┌──

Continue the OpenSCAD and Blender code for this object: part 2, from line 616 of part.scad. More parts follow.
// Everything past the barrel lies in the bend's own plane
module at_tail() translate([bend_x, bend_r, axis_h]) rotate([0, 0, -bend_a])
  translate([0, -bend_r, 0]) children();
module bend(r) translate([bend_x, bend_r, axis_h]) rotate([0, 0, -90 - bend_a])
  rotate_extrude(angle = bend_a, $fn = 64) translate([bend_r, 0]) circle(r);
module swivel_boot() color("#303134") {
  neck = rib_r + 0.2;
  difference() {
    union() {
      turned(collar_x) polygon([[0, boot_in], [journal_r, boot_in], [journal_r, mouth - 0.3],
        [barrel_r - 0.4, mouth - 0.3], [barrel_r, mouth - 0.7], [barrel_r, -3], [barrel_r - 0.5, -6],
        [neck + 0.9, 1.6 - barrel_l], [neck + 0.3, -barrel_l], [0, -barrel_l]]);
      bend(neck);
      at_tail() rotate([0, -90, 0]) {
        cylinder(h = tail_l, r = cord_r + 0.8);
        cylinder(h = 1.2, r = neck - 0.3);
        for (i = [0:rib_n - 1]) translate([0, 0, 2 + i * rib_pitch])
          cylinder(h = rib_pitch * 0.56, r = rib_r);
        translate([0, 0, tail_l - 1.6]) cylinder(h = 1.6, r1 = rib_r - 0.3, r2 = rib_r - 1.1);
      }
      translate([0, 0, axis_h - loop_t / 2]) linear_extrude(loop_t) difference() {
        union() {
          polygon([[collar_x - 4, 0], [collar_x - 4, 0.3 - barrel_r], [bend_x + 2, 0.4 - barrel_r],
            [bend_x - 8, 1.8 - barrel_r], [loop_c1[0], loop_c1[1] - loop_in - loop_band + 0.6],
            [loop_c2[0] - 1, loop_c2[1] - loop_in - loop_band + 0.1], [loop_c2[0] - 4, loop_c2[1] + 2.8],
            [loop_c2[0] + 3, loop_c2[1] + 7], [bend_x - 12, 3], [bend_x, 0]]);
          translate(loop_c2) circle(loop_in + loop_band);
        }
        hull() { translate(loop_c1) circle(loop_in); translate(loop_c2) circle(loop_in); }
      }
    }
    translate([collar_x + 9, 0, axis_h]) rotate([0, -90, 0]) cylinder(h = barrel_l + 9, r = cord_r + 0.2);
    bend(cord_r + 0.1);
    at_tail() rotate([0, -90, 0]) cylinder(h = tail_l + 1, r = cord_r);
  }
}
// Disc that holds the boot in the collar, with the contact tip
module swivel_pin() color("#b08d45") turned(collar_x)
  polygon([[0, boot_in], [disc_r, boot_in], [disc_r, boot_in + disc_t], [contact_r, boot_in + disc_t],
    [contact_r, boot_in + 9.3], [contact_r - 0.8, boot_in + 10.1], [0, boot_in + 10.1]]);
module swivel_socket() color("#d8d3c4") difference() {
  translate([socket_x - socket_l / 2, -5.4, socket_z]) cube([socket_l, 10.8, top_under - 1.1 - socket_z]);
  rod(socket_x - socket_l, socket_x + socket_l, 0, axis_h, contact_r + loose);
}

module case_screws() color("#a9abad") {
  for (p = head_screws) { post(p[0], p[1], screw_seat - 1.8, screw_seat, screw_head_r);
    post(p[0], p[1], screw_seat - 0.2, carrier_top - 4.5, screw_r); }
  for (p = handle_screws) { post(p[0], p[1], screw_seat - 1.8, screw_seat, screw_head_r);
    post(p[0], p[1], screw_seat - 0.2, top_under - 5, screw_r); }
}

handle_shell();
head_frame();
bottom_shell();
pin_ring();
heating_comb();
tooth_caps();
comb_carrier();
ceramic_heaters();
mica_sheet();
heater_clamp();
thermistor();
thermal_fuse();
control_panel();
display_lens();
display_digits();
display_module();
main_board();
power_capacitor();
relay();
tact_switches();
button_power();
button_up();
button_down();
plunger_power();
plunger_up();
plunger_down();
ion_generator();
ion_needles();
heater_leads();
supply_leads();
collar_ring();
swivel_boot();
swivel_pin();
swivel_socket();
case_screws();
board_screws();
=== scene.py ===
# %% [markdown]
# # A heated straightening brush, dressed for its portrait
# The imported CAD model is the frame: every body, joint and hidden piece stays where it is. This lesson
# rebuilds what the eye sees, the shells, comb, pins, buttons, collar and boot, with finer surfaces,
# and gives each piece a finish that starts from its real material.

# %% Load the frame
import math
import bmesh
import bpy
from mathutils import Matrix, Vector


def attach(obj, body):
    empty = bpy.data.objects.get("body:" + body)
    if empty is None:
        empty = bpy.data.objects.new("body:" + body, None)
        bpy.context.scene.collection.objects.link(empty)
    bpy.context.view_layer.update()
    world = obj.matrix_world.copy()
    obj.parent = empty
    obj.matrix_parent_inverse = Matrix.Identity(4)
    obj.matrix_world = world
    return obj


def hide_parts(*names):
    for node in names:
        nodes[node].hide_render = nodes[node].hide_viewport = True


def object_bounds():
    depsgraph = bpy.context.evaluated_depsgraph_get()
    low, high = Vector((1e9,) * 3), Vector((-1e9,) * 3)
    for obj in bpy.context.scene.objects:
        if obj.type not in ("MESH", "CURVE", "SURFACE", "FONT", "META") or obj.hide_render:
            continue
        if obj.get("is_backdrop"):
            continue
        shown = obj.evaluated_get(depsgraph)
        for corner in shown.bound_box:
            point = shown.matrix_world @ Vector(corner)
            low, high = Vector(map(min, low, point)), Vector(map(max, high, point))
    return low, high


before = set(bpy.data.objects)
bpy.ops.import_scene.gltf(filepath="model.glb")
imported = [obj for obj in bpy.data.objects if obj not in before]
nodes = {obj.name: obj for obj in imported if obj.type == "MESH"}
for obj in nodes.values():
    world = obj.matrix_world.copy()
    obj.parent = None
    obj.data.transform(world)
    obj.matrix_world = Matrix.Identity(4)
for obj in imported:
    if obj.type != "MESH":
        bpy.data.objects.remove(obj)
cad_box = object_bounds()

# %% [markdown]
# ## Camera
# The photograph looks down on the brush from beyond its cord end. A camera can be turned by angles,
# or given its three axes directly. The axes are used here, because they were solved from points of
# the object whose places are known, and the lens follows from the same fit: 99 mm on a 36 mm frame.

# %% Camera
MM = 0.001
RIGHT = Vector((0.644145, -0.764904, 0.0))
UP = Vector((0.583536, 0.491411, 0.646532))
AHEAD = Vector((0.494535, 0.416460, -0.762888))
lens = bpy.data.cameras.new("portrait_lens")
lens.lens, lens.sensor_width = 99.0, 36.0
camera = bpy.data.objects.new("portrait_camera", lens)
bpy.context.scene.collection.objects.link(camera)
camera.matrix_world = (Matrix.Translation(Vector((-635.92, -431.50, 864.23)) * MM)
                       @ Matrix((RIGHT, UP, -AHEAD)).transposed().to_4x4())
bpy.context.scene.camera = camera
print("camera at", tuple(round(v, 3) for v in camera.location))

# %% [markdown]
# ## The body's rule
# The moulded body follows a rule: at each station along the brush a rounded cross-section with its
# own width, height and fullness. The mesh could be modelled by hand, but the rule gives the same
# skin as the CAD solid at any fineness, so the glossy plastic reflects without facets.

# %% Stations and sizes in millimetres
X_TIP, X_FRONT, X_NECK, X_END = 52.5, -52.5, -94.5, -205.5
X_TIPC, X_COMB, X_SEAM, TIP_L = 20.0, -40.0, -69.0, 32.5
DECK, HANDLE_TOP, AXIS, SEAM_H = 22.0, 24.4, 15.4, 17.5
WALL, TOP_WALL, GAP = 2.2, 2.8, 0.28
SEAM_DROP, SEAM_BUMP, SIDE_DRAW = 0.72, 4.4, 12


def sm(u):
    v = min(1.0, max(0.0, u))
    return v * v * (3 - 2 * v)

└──

In the data above, find the line that contains "handle_shell();" and the line that contains "depsgraph = bpy.context.evaluated_depsgraph_get()". Repeat exactly those lines and every line between them, and only those.

The solution
handle_shell();
head_frame();
bottom_shell();
pin_ring();
heating_comb();
tooth_caps();
comb_carrier();
ceramic_heaters();
mica_sheet();
heater_clamp();
thermistor();
thermal_fuse();
control_panel();
display_lens();
display_digits();
display_module();
main_board();
power_capacitor();
relay();
tact_switches();
button_power();
button_up();
button_down();
plunger_power();
plunger_up();
plunger_down();
ion_generator();
ion_needles();
heater_leads();
supply_leads();
collar_ring();
swivel_boot();
swivel_pin();
swivel_socket();
case_screws();
board_screws();
=== scene.py ===
# %% [markdown]
# # A heated straightening brush, dressed for its portrait
# The imported CAD model is the frame: every body, joint and hidden piece stays where it is. This lesson
# rebuilds what the eye sees, the shells, comb, pins, buttons, collar and boot, with finer surfaces,
# and gives each piece a finish that starts from its real material.

# %% Load the frame
import math
import bmesh
import bpy
from mathutils import Matrix, Vector


def attach(obj, body):
    empty = bpy.data.objects.get("body:" + body)
    if empty is None:
        empty = bpy.data.objects.new("body:" + body, None)
        bpy.context.scene.collection.objects.link(empty)
    bpy.context.view_layer.update()
    world = obj.matrix_world.copy()
    obj.parent = empty
    obj.matrix_parent_inverse = Matrix.Identity(4)
    obj.matrix_world = world
    return obj


def hide_parts(*names):
    for node in names:
        nodes[node].hide_render = nodes[node].hide_viewport = True


def object_bounds():
    depsgraph = bpy.context.evaluated_depsgraph_get()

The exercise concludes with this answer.